*What is required*
Please give back word for word the lines below, from the first one through the one with "return leg + tab".

_ _ _ _ _ _ _

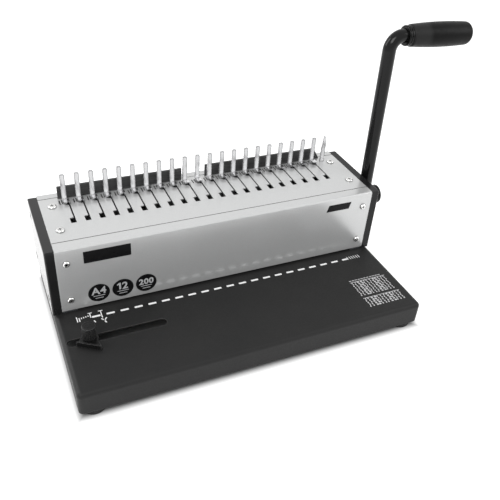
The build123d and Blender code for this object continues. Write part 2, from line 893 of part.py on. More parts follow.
def opener_lever(with_dog):
    """Right lever on the shaft, which pushes the carriage's tab forward."""
    outer_x = lever_inner + lever_thick
    lever = involute_cam(lever_inner, outer_x, lever_base, lever_start - cam_gap, open_angle,
                         lever_hub, -1)
    sleeve_start = tube_reach + dog_length + moving_gap
    sleeve_end = frame_reach - bush_flange - moving_gap
    sleeve = rod_x(sleeve_start, sleeve_end, shaft_y, shaft_z, lever_sleeve)
    lever = lever + sleeve
    if with_dog:
        lever = lever + sector(tube_reach + moving_gap, sleeve_start, shaft_radius, lever_sleeve,
                               dog_behind, dog_start - dog_gap_angle)
    return lever - rod_x(tube_reach, sleeve_end + 1, shaft_y, shaft_z, shaft_radius)


def opener_levers():
    """Both levers, pinned on the shaft."""
    return [mirrored(opener_lever(False)), opener_lever(True)]


# ---------------------------------------------------------------- opener carriage

def carriage_side():
    """Right end of the carriage: a leg down behind the shaft and a foot under it."""
    rear = body_front + carriage_rear
    tab_rear = shaft_y - lever_start
    low = base_top + leg_foot_low
    high = base_top + leg_foot_high
    points = [(rear, carriage_low), (rear, low), (tab_rear - tab_thick, low), (tab_rear - tab_thick, high),
              (rear - leg_width, high), (rear - leg_width, carriage_low)]
    leg = plate_yz(points, leg_inner, leg_inner + leg_thick)
    tab = block(leg_inner, lever_inner + lever_thick, tab_rear - tab_thick, tab_rear, low, high)
    return leg + tab


def hook_carriage():
    """Folded sheet under the top panel that carries the hooks."""
    plate = block(-carriage_reach, carriage_reach, body_front + carriage_front,
                  body_front + carriage_rear, carriage_low, carriage_top)
    side = carriage_side()
    return plate + side + mirrored(side)


def opening_hooks():
    """L-shaped hooks: a foot on the carriage, a stem up the slot and a tab over the panel."""
    hooks = []
    top = body_top + hook_rise + hook_tab_thick
    for tine_x in slot_tines:
        right = tine_x + hook_to_tine + hook_stem / 2
        stem = block(right - hook_stem, right, hook_front, hook_rear, carriage_top, top)
        tab = block(right - hook_tab, right, hook_front, hook_rear, top - hook_tab_thick, top)
        foot = block(right - hook_tab, right, body_front + carriage_front + hook_foot_inset, hook_rear,
                     carriage_top, carriage_top + hook_stem)
        hooks.append(stem + tab + foot)
    return hooks


def carriage_rails():
    """Two ledges on the side frames that the carriage slides on."""
    top = carriage_low - moving_gap
    rear = tine_y - tine_thick - moving_gap
    rail = block(rail_inner, frame_reach, body_front + rail_front, rear, top - rail_height, top)
    return [mirrored(rail), rail]


# ---------------------------------------------------------------- handle

def lean(shape):
    """Lean a piece back about the shaft's axis."""
    axis = Axis((0, shaft_y, shaft_z), (1, 0, 0))
    return shape.rotate(axis, -arm_lean)


def droop(shape):
    """Turn the grip's pieces down a little about the arm's bend."""
    axis = Axis((arm_x, shaft_y, grip_z), (0, 1, 0))
    return shape.rotate(axis, grip_droop)


def handle_hub():
    """Turned boss on the shaft, with a spot-faced socket for the arm."""
    hub = rod_x(hub_start, hub_start + hub_length, shaft_y, shaft_z, hub_radius)
    hub = fillet(hub.edges().sort_by(Axis.X)[0], hub_edge)
    seat = hub_radius - hub_spot_depth
    spot = rod_z(shaft_z + seat, shaft_z + 2 * hub_radius, arm_x, shaft_y, arm_radius + press_gap)
    socket = rod_z(shaft_z, shaft_z + hub_radius, arm_x, shaft_y, spigot_radius + press_gap)
    screw_hole = rod_z(shaft_z - 2 * hub_radius, shaft_z, arm_x, shaft_y, set_screw_radius)
    bore = rod_x(hub_start - 1, hub_start + hub_length + 1, shaft_y, shaft_z, shaft_radius)
    return cut(hub, [lean(spot), lean(socket), lean(screw_hole), bore])


def hub_set_screw():
    """Socket screw in the hub's underside, opposite the arm, against the shaft."""
    low = shaft_z - hub_radius + set_screw_sunk
    stem = rod_z(low, shaft_z - shaft_radius, arm_x, shaft_y, set_screw_radius - press_gap)
    socket = rod_z(low - 1, low + set_screw_socket, arm_x, shaft_y, set_screw_key)
    return lean(stem - socket)


def hub_cap():
    """Moulded cap over the hub's end."""
    start = hub_start + hub_length
    cap = rod_x(start, start + hub_cap_length, shaft_y, shaft_z, hub_radius)
    return fillet(cap.edges().sort_by(Axis.X)[-1], hub_cap_round)


def handle_arm():
    """Bent steel bar from the hub up and over into the grip."""
    foot_z = shaft_z + hub_radius - hub_spot_depth
    corner = Vector(arm_x, shaft_y, grip_z)
    outwards = Vector(1, 0, 0).rotate(Axis.Y, grip_droop)
    end = corner + outwards * (bar_end - arm_x)
    path = FilletPolyline((arm_x, shaft_y, foot_z), corner, end, radius=arm_bend)
    start = Plane(origin=(arm_x, shaft_y, foot_z), z_dir=(0, 0, 1))
    bar = sweep(start * Circle(arm_radius), path=path)
    spigot = rod_z(shaft_z + shaft_radius + moving_gap, foot_z, arm_x, shaft_y, spigot_radius)
    return lean(bar + spigot)


def grip_collar():
    """Moulded collar on the bar at the inner end of the grip, with one groove round it."""
    ring = rod_x(grip_start - collar_length, grip_start, shaft_y, grip_z, collar_radius)
    ring = fillet(ring.edges(), grip_rim)
    middle = grip_start - collar_length / 2
    groove_start = middle - collar_groove / 2
    groove_end = middle + collar_groove / 2
    groove = rod_x(groove_start, groove_end, shaft_y, grip_z, 2 * collar_radius)
    groove_floor = collar_radius - collar_groove_depth
    ring = ring - (groove - rod_x(groove_start - 1, groove_end + 1, shaft_y, grip_z, groove_floor))
    return lean(droop(ring - rod_x(arm_x, bar_end, shaft_y, grip_z, arm_radius + press_gap)))


def handle_grip():
    """Long hand grip pushed over the bar's end, a little barrel-shaped, with a domed end."""
    end = grip_start + grip_length
    rim = Line((grip_start, grip_end_radius - grip_rim), (grip_start + grip_rim, grip_end_radius))
    barrel = Spline(rim @ 1, (grip_start + grip_swell, grip_mid_radius),
                    (end - grip_dome, grip_tip_radius))
    dome = Spline(barrel @ 1, (end, 0), tangents=[barrel % 1, (0, -1)])
    closing = Polyline((end, 0), (grip_start, 0), rim @ 0)
    face = make_face([rim, barrel, dome] + closing.edges())
    grip = Pos(0, shaft_y, grip_z) * revolve(face, Axis.X, 360)
    return lean(droop(grip - rod_x(arm_x, bar_end, shaft_y, grip_z, arm_radius + press_gap)))


# ---------------------------------------------------------------- chip tray

def chip_tray():
    """Shallow open tray under the die, pulled out at the back."""
    half = tray_width / 2
    front = body_front + tray_front
    outer = block(-half, half, front, base_rear, tray_floor_z, tray_top)
    inner = block(-half + tray_wall, half - tray_wall, front + tray_wall, base_rear - 2 * tray_wall,
                  tray_floor_z + tray_wall, tray_top + 1)
    pull = block(-tray_pull_width / 2, tray_pull_width / 2, base_rear - tray_wall, base_rear + 1,
                 tray_floor_z + tray_wall, tray_floor_z + tray_wall + tray_pull_height)
    return outer - inner - pull


def tray_runners():
    """Two L-shaped strips under the base that the chip tray slides on."""
    side_x = tray_width / 2 + moving_gap
    front = body_front + tray_front
    rear = base_rear - base_bend - moving_gap
    ledge_top = tray_floor_z - moving_gap
    wall = block(side_x, side_x + runner_sheet, front, rear, ledge_top - runner_sheet,
                 base_top - base_sheet)
    ledge = block(side_x - runner_ledge, side_x, front, rear, ledge_top - runner_sheet, ledge_top)
    runner = wall + ledge
    return [mirrored(runner), runner]


# ---------------------------------------------------------------- edge guide

def edge_guide_shoe():
    """Plate under the base with a key that runs in the slot."""
    low = shoe_top - shoe_thick
    plate = block(guide_x - shoe_length / 2, guide_x + shoe_length / 2, guide_y - shoe_width / 2,
                  guide_y + shoe_width / 2, low, shoe_top)
    plate = fillet(plate.edges().filter_by(Axis.Z), shoe_thick)
    key = rod_z(shoe_top, base_top, guide_x, guide_y, guide_slot_width / 2 - moving_gap)
    return plate + key - rod_z(low - 1, base_top + 1, guide_x, guide_y, stud_radius)


def edge_guide_stud():
    """Stud riveted in the shoe, which the stop and the knob turn on."""
    low = shoe_top - shoe_thick
    stem = rod_z(low, stud_top, guide_x, guide_y, stud_radius)
    head = rod_z(low - stud_head, low, guide_x, guide_y, stud_radius + stud_head)
    return stem + head


def edge_guide_stop():
    """Flat plate on the stud with one edge turned up for the paper to meet."""
    low = base_top + moving_gap
    left = guide_x - stop_left
    right = left + stop_length
    front = guide_y - stop_offset
    neck = knob_radius + stop_neck
    shoulder = front + stop_margin
    points = [(left, front), (right, front), (right, shoulder), (guide_x + neck, guide_y),
              (guide_x, guide_y + neck), (guide_x - neck, guide_y), (left, shoulder)]
    outline = Polyline(*[(x, y, low) for x, y in points], close=True)
    plate = extrude(make_face(outline), amount=stop_sheet, dir=(0, 0, 1))
    disc = rod_z(low, low + stop_sheet, guide_x, guide_y, neck)
    lip = block(left, right, front, front + stop_sheet, low, low + stop_height)
    bore = rod_z(low - 1, low + stop_sheet + 1, guide_x, guide_y, stud_radius + running_fit)
    stop = plate + disc + lip - bore
    return stop.rotate(Axis((guide_x, guide_y, 0), (0, 0, 1)), guide_turn)


def edge_guide_knob():
    """Ribbed clamping knob with a collar that stands on the stop."""
    collar_top = knob_low + knob_collar
    top = collar_top + knob_height
    collar = rod_z(knob_low, collar_top, guide_x, guide_y, knob_stem)
    body = rod_z(collar_top, top, guide_x, guide_y, knob_radius)
    body = fillet(body.edges().sort_by(Axis.Z)[-1], knob_edge)
    flutes = []
    for n in range(knob_ribs):
        angle = 2 * math.pi * n / knob_ribs
        x = guide_x + (knob_radius + flute_out) * math.cos(angle)
        y = guide_y + (knob_radius + flute_out) * math.sin(angle)
        flutes.append(rod_z(collar_top - 1, top + 1, x, y, flute_radius))
    bore = rod_z(knob_low - 1, stud_top + moving_gap, guide_x, guide_y, stud_radius + running_fit)
    return cut(collar + body, flutes + [bore])


def main():
    """Build every piece and write it to its own file."""
    os.makedirs("parts", exist_ok=True)
    write("base_tray", base_tray())
    write("rubber_feet", rubber_feet())
    write("foot_screws", foot_screws())
    write("left_frame", mirrored(side_frame()))
    write("right_frame", side_frame())
    write("frame_screws", frame_screws())
    write("front_cover", front_cover())
    write("rear_cover", rear_cover())
    write("top_panel", top_panel())
    write("top_panel_screws", top_panel_screws())
    write("front_cover_screws", face_screws(body_front, 90))
    write("rear_cover_screws", face_screws(base_rear, -90))
    write("left_end_cover", mirrored(end_cap(False)))
    write("right_end_cover", end_cap(True))
    write("left_cover_screws", end_cap_screws(-1))
    write("right_cover_screws", end_cap_screws(1))
    write("tine_comb", tine_comb())
    write("comb_rest_left", comb_rest(rest_left_start, rest_left_end, 0.0))
    write("comb_rest_right", comb_rest(rest_right_start, rest_right_end, rest_taper))
    write("die_plate", die_plate())
    write("paper_stop", paper_stop())
    write("punch_guide_plate", punch_guide_plate())
    write("die_set_screws", die_set_screws())
    write("punch_guide_pins", punch_guide_pins())
    write("return_springs", return_springs())
    write("punch_bar", punch_bar())
    write("punches", punches())
    write("left_bush", bush(-1))
    write("right_bush", bush(1))
    write("handle_shaft", handle_shaft())
    write("shaft_clip", shaft_clip())
    write("cam_tube", cam_tube())
    write("punch_cams", punch_cams())
    write("opener_levers", opener_levers())
    write("hook_carriage", hook_carriage())
    write("opening_hooks", opening_hooks())
    write("carriage_rails", carriage_rails())
    write("handle_hub", handle_hub())
    write("hub_set_screw", hub_set_screw())
    write("hub_cap", hub_cap())
    write("handle_arm", handle_arm())
    write("grip_collar", grip_collar())
    write("handle_grip", handle_grip())
    write("chip_tray", chip_tray())
    write("tray_runners", tray_runners())
    write("edge_guide_shoe", edge_guide_shoe())
    write("edge_guide_stud", edge_guide_stud())
    write("edge_guide_stop", edge_guide_stop())
    write("edge_guide_knob", edge_guide_knob())


main()
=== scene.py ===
import math

import bmesh
import bpy
from mathutils import Matrix, Vector


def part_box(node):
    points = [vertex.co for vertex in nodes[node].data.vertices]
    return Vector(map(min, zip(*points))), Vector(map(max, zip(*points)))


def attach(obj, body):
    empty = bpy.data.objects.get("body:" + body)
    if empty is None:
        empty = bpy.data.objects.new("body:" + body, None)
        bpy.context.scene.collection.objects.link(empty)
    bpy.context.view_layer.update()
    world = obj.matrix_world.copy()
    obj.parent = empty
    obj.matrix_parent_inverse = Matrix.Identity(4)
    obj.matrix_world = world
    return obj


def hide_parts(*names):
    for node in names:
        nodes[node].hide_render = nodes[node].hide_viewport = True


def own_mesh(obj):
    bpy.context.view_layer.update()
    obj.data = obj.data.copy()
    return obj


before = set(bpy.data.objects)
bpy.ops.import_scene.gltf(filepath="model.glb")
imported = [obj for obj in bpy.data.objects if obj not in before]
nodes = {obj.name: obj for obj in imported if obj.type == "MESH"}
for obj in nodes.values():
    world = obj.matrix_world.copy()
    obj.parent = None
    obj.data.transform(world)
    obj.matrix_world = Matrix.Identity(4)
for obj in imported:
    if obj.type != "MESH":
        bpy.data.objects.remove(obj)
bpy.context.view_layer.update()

# ---- Camera ----
# A desk-height view from the front left, looking down over the paper table at the row
# of tines, with the handle standing at the right of the picture.
camera_data = bpy.data.cameras.new("camera")
camera_data.sensor_width = 36.0
camera_data.lens = 45.51
camera_data.clip_start = 0.01
camera = bpy.data.objects.new("camera", camera_data)
bpy.context.scene.collection.objects.link(camera)
camera_place = Vector((-0.2168, -0.4839, 0.4615))
look = Vector((0.36068, 0.72094, -0.59174)).normalized()
near_upright = Vector((0.19042, 0.56416, 0.80341))
right = look.cross(near_upright).normalized()
above = right.cross(look)
camera_turn = Matrix((right, above, -look)).transposed().to_4x4()
camera.matrix_world = Matrix.Translation(camera_place) @ camera_turn
bpy.context.scene.camera = camera
bpy.context.scene.view_settings.view_transform = "Standard"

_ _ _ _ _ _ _

*Solved exercise*
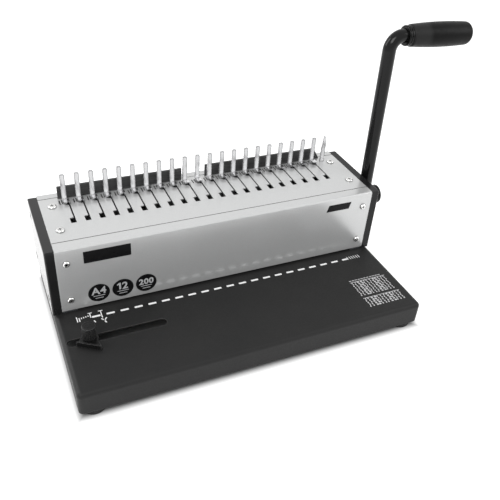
The build123d and Blender code for this object continues. Write part 2, from line 893 of part.py on. More parts follow.
def opener_lever(with_dog):
    """Right lever on the shaft, which pushes the carriage's tab forward."""
    outer_x = lever_inner + lever_thick
    lever = involute_cam(lever_inner, outer_x, lever_base, lever_start - cam_gap, open_angle,
                         lever_hub, -1)
    sleeve_start = tube_reach + dog_length + moving_gap
    sleeve_end = frame_reach - bush_flange - moving_gap
    sleeve = rod_x(sleeve_start, sleeve_end, shaft_y, shaft_z, lever_sleeve)
    lever = lever + sleeve
    if with_dog:
        lever = lever + sector(tube_reach + moving_gap, sleeve_start, shaft_radius, lever_sleeve,
                               dog_behind, dog_start - dog_gap_angle)
    return lever - rod_x(tube_reach, sleeve_end + 1, shaft_y, shaft_z, shaft_radius)


def opener_levers():
    """Both levers, pinned on the shaft."""
    return [mirrored(opener_lever(False)), opener_lever(True)]


# ---------------------------------------------------------------- opener carriage

def carriage_side():
    """Right end of the carriage: a leg down behind the shaft and a foot under it."""
    rear = body_front + carriage_rear
    tab_rear = shaft_y - lever_start
    low = base_top + leg_foot_low
    high = base_top + leg_foot_high
    points = [(rear, carriage_low), (rear, low), (tab_rear - tab_thick, low), (tab_rear - tab_thick, high),
              (rear - leg_width, high), (rear - leg_width, carriage_low)]
    leg = plate_yz(points, leg_inner, leg_inner + leg_thick)
    tab = block(leg_inner, lever_inner + lever_thick, tab_rear - tab_thick, tab_rear, low, high)
    return leg + tab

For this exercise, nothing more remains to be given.